* [WORK REQUIRED]: Take all the material and copy it exactly.

* [RECORDED INFORMATION]:
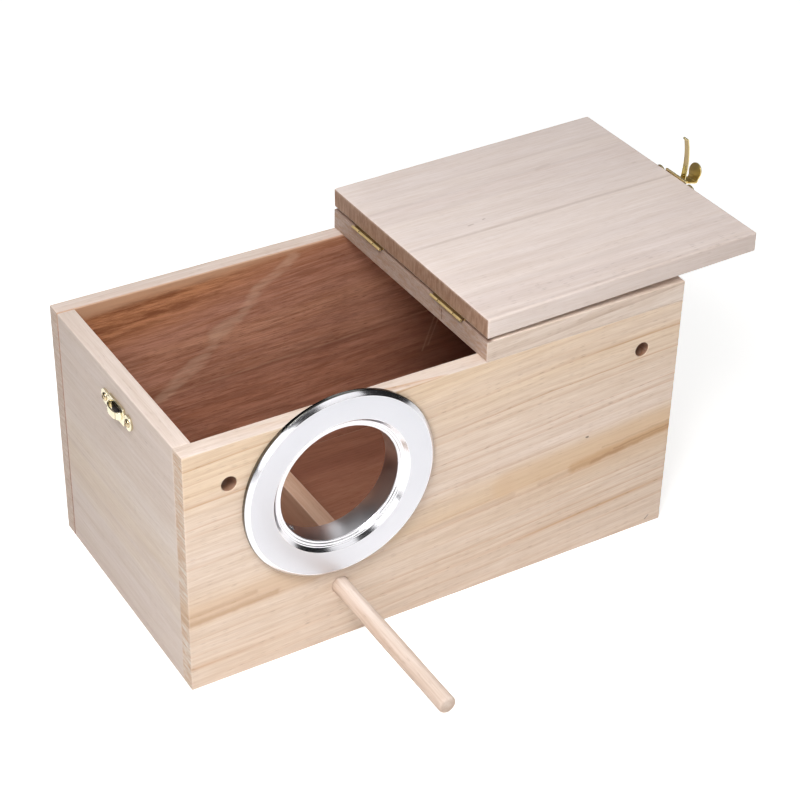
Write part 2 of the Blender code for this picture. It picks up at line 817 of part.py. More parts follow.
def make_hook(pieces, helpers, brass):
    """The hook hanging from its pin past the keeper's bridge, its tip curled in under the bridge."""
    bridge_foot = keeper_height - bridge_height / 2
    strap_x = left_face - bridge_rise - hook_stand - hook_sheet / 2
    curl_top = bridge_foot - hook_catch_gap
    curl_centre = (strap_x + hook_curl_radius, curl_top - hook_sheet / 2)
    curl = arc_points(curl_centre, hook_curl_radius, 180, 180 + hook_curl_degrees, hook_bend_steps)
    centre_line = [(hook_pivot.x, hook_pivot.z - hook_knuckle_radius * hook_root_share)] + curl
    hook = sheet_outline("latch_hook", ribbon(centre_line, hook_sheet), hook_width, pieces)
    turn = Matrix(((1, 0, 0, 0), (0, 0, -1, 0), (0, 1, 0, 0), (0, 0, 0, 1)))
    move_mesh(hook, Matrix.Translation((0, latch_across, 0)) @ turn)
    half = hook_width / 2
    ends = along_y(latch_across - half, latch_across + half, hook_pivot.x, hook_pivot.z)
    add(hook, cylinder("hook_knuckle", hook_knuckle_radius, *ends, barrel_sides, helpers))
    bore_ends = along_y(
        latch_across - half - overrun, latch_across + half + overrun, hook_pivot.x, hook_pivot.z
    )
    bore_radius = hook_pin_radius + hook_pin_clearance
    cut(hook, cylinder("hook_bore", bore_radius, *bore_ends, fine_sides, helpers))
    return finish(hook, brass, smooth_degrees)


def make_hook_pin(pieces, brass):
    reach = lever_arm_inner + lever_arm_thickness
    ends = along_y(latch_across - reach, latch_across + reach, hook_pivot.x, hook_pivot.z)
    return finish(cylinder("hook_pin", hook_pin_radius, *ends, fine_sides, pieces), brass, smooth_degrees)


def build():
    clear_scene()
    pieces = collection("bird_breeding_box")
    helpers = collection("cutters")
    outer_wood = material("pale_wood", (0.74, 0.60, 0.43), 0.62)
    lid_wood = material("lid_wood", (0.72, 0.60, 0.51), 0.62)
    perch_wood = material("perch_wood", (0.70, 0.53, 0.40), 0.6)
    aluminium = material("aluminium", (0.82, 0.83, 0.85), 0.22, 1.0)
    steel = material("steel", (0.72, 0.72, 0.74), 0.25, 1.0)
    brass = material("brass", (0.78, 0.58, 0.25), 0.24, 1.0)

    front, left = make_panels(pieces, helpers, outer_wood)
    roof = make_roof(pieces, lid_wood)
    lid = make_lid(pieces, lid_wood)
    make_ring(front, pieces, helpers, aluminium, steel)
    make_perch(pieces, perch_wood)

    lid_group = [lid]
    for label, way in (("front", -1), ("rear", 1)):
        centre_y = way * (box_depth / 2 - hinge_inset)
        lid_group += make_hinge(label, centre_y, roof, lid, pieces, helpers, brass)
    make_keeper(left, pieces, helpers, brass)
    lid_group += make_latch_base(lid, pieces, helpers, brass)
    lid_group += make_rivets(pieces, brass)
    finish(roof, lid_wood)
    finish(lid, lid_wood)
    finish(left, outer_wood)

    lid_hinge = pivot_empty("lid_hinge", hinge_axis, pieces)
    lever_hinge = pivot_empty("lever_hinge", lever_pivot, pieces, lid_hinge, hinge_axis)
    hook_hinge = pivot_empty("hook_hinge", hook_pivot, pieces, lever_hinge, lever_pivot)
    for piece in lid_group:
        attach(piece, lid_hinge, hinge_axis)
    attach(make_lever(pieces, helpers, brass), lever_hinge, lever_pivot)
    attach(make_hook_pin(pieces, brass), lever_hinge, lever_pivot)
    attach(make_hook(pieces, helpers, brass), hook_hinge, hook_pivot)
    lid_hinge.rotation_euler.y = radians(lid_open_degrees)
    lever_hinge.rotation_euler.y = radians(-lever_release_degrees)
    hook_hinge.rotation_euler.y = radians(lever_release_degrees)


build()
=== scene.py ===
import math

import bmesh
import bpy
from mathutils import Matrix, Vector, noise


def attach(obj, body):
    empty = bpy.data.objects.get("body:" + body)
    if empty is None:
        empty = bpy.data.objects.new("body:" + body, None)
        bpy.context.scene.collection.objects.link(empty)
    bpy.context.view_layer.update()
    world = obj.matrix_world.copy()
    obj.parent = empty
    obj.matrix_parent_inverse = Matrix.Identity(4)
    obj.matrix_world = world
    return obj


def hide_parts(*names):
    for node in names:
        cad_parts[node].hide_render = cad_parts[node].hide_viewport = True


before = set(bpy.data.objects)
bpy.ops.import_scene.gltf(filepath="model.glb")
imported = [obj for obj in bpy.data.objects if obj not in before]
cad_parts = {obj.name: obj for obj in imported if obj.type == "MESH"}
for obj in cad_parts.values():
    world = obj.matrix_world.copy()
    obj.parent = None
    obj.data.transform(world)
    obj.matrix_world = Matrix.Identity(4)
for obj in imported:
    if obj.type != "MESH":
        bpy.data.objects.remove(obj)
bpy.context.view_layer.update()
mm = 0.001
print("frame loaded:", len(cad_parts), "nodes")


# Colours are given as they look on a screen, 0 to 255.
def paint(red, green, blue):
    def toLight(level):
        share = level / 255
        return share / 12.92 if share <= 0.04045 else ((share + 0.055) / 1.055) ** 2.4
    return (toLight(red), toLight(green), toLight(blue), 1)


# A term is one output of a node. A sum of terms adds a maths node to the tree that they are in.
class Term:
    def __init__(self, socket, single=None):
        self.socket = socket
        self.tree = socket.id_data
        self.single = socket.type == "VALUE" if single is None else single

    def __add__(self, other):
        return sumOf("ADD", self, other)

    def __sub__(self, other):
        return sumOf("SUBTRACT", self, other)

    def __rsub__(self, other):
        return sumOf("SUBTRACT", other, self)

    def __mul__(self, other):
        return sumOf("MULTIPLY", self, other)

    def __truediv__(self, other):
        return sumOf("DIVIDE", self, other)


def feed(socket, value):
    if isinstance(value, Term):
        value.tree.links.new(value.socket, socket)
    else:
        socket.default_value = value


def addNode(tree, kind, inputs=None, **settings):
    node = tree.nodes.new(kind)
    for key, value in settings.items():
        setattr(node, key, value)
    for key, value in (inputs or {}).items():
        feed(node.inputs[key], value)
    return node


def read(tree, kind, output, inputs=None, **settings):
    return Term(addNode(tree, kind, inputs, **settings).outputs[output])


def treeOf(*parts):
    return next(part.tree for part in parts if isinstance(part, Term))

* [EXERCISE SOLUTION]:
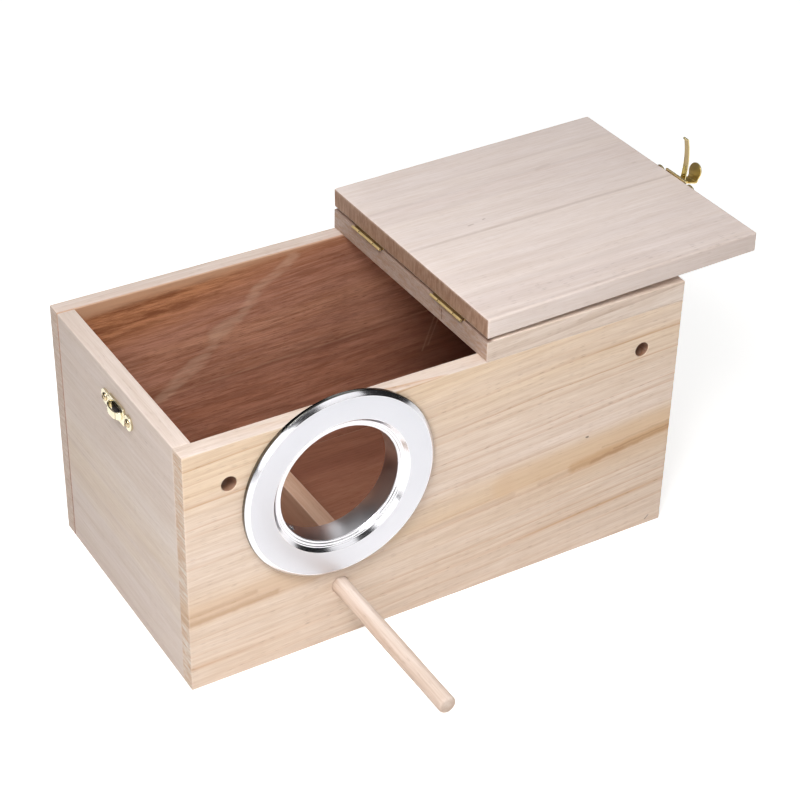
Write part 2 of the Blender code for this picture. It picks up at line 817 of part.py. More parts follow.
def make_hook(pieces, helpers, brass):
    """The hook hanging from its pin past the keeper's bridge, its tip curled in under the bridge."""
    bridge_foot = keeper_height - bridge_height / 2
    strap_x = left_face - bridge_rise - hook_stand - hook_sheet / 2
    curl_top = bridge_foot - hook_catch_gap
    curl_centre = (strap_x + hook_curl_radius, curl_top - hook_sheet / 2)
    curl = arc_points(curl_centre, hook_curl_radius, 180, 180 + hook_curl_degrees, hook_bend_steps)
    centre_line = [(hook_pivot.x, hook_pivot.z - hook_knuckle_radius * hook_root_share)] + curl
    hook = sheet_outline("latch_hook", ribbon(centre_line, hook_sheet), hook_width, pieces)
    turn = Matrix(((1, 0, 0, 0), (0, 0, -1, 0), (0, 1, 0, 0), (0, 0, 0, 1)))
    move_mesh(hook, Matrix.Translation((0, latch_across, 0)) @ turn)
    half = hook_width / 2
    ends = along_y(latch_across - half, latch_across + half, hook_pivot.x, hook_pivot.z)
    add(hook, cylinder("hook_knuckle", hook_knuckle_radius, *ends, barrel_sides, helpers))
    bore_ends = along_y(
        latch_across - half - overrun, latch_across + half + overrun, hook_pivot.x, hook_pivot.z
    )
    bore_radius = hook_pin_radius + hook_pin_clearance
    cut(hook, cylinder("hook_bore", bore_radius, *bore_ends, fine_sides, helpers))
    return finish(hook, brass, smooth_degrees)


def make_hook_pin(pieces, brass):
    reach = lever_arm_inner + lever_arm_thickness
    ends = along_y(latch_across - reach, latch_across + reach, hook_pivot.x, hook_pivot.z)
    return finish(cylinder("hook_pin", hook_pin_radius, *ends, fine_sides, pieces), brass, smooth_degrees)


def build():
    clear_scene()
    pieces = collection("bird_breeding_box")
    helpers = collection("cutters")
    outer_wood = material("pale_wood", (0.74, 0.60, 0.43), 0.62)
    lid_wood = material("lid_wood", (0.72, 0.60, 0.51), 0.62)
    perch_wood = material("perch_wood", (0.70, 0.53, 0.40), 0.6)
    aluminium = material("aluminium", (0.82, 0.83, 0.85), 0.22, 1.0)
    steel = material("steel", (0.72, 0.72, 0.74), 0.25, 1.0)
    brass = material("brass", (0.78, 0.58, 0.25), 0.24, 1.0)

    front, left = make_panels(pieces, helpers, outer_wood)
    roof = make_roof(pieces, lid_wood)
    lid = make_lid(pieces, lid_wood)
    make_ring(front, pieces, helpers, aluminium, steel)
    make_perch(pieces, perch_wood)

    lid_group = [lid]
    for label, way in (("front", -1), ("rear", 1)):
        centre_y = way * (box_depth / 2 - hinge_inset)
        lid_group += make_hinge(label, centre_y, roof, lid, pieces, helpers, brass)
    make_keeper(left, pieces, helpers, brass)
    lid_group += make_latch_base(lid, pieces, helpers, brass)
    lid_group += make_rivets(pieces, brass)
    finish(roof, lid_wood)
    finish(lid, lid_wood)
    finish(left, outer_wood)

    lid_hinge = pivot_empty("lid_hinge", hinge_axis, pieces)
    lever_hinge = pivot_empty("lever_hinge", lever_pivot, pieces, lid_hinge, hinge_axis)
    hook_hinge = pivot_empty("hook_hinge", hook_pivot, pieces, lever_hinge, lever_pivot)
    for piece in lid_group:
        attach(piece, lid_hinge, hinge_axis)
    attach(make_lever(pieces, helpers, brass), lever_hinge, lever_pivot)
    attach(make_hook_pin(pieces, brass), lever_hinge, lever_pivot)
    attach(make_hook(pieces, helpers, brass), hook_hinge, hook_pivot)
    lid_hinge.rotation_euler.y = radians(lid_open_degrees)
    lever_hinge.rotation_euler.y = radians(-lever_release_degrees)
    hook_hinge.rotation_euler.y = radians(lever_release_degrees)


build()
=== scene.py ===
import math

import bmesh
import bpy
from mathutils import Matrix, Vector, noise


def attach(obj, body):
    empty = bpy.data.objects.get("body:" + body)
    if empty is None:
        empty = bpy.data.objects.new("body:" + body, None)
        bpy.context.scene.collection.objects.link(empty)
    bpy.context.view_layer.update()
    world = obj.matrix_world.copy()
    obj.parent = empty
    obj.matrix_parent_inverse = Matrix.Identity(4)
    obj.matrix_world = world
    return obj


def hide_parts(*names):
    for node in names:
        cad_parts[node].hide_render = cad_parts[node].hide_viewport = True


before = set(bpy.data.objects)
bpy.ops.import_scene.gltf(filepath="model.glb")
imported = [obj for obj in bpy.data.objects if obj not in before]
cad_parts = {obj.name: obj for obj in imported if obj.type == "MESH"}
for obj in cad_parts.values():
    world = obj.matrix_world.copy()
    obj.parent = None
    obj.data.transform(world)
    obj.matrix_world = Matrix.Identity(4)
for obj in imported:
    if obj.type != "MESH":
        bpy.data.objects.remove(obj)
bpy.context.view_layer.update()
mm = 0.001
print("frame loaded:", len(cad_parts), "nodes")


# Colours are given as they look on a screen, 0 to 255.
def paint(red, green, blue):
    def toLight(level):
        share = level / 255
        return share / 12.92 if share <= 0.04045 else ((share + 0.055) / 1.055) ** 2.4
    return (toLight(red), toLight(green), toLight(blue), 1)


# A term is one output of a node. A sum of terms adds a maths node to the tree that they are in.
class Term:
    def __init__(self, socket, single=None):
        self.socket = socket
        self.tree = socket.id_data
        self.single = socket.type == "VALUE" if single is None else single

    def __add__(self, other):
        return sumOf("ADD", self, other)

    def __sub__(self, other):
        return sumOf("SUBTRACT", self, other)

    def __rsub__(self, other):
        return sumOf("SUBTRACT", other, self)

    def __mul__(self, other):
        return sumOf("MULTIPLY", self, other)

    def __truediv__(self, other):
        return sumOf("DIVIDE", self, other)


def feed(socket, value):
    if isinstance(value, Term):
        value.tree.links.new(value.socket, socket)
    else:
        socket.default_value = value


def addNode(tree, kind, inputs=None, **settings):
    node = tree.nodes.new(kind)
    for key, value in settings.items():
        setattr(node, key, value)
    for key, value in (inputs or {}).items():
        feed(node.inputs[key], value)
    return node


def read(tree, kind, output, inputs=None, **settings):
    return Term(addNode(tree, kind, inputs, **settings).outputs[output])


def treeOf(*parts):
    return next(part.tree for part in parts if isinstance(part, Term))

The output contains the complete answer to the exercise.